The Church of Jesus Christ of Latter-day Saints in Connecticut refers to the Church of Jesus Christ of Latter-day Saints (LDS Church) and its members in Connecticut. As of 2025, the LDS Church reported 16,442 members in 31 congregations.

Official church membership as a percentage of general population was 0.43% in 2014. TAccording to the 2014 Pew Forum on Religion & Public Life survey, roughly 1% of Connecticuters self-identify themselves most closely with the LDS Church. The LDS Church is the 10th largest denomination in Connecticut.

==History==

The first missionaries arrived in the state in Salisbury in 1832, only two years after the church was founded by Joseph Smith.

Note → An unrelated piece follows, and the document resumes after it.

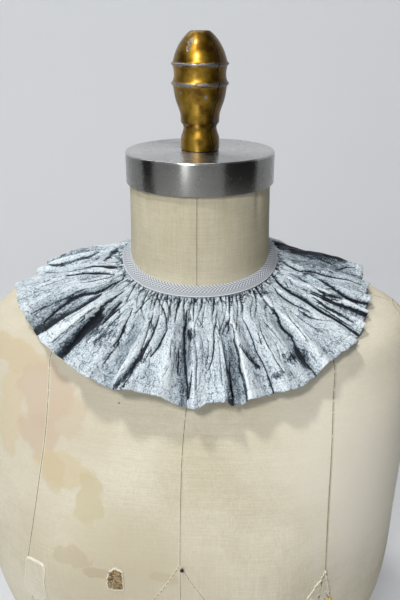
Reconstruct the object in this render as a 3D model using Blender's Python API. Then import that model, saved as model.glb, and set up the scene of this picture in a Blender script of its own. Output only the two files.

In 2010, an estimated 40,000 people—over the course of its month-long open house—visited the new Hartford Connecticut Temple.

==Stakes==
As of July 2026, the following stakes are in Connecticut:

| Stake | Organized | Mission |
|---|---|---|
| Fairfield Connecticut | 30 Apr 1978 | New York New York City |
| Hartford Connecticut | 18 Sep 1966 | Massachusetts Boston |
| New Haven Connecticut | 30 Aug 1981 | Massachusetts Boston |
| New London Connecticut | 12 Jun 2016 | Massachusetts Boston |
| Springfield Massachusetts Stake | 28 Jun 1987 | New Hampshire Manchester |

==Missions==
The following table lists missions that have served Connecticut and the dates they were organized or consolidated:

| Mission Serving Connecticut | Organized/Consolidated |
|---|---|
| Eastern States | May 6, 1839 |
| Eastern States | January 1893 |
| New England | September 24, 1937 |
| Massachusetts Boston | June 20, 1974 |
| Connecticut Hartford | July 1, 1979 |
| Massachusetts Boston | July 1, 2011 |

- The Eastern States Mission was discontinued in April 1850. It was reopened in January 1893. Little missionary work was done between 1850 and 1893.
- On June 20, 1974, the name of the New England Mission was changed to the Massachusetts Boston Mission. No new mission was created.
- The Connecticut Hartford Mission was consolidated into the Massachusetts Boston Mission on July 1, 2011.

==Temples==

On October 2, 2010 the Hartford Connecticut Temple was announced by church president Thomas S. Monson. He later broke ground for the temple in August 2013. The temple was later dedicated in November 2016 following a public open house.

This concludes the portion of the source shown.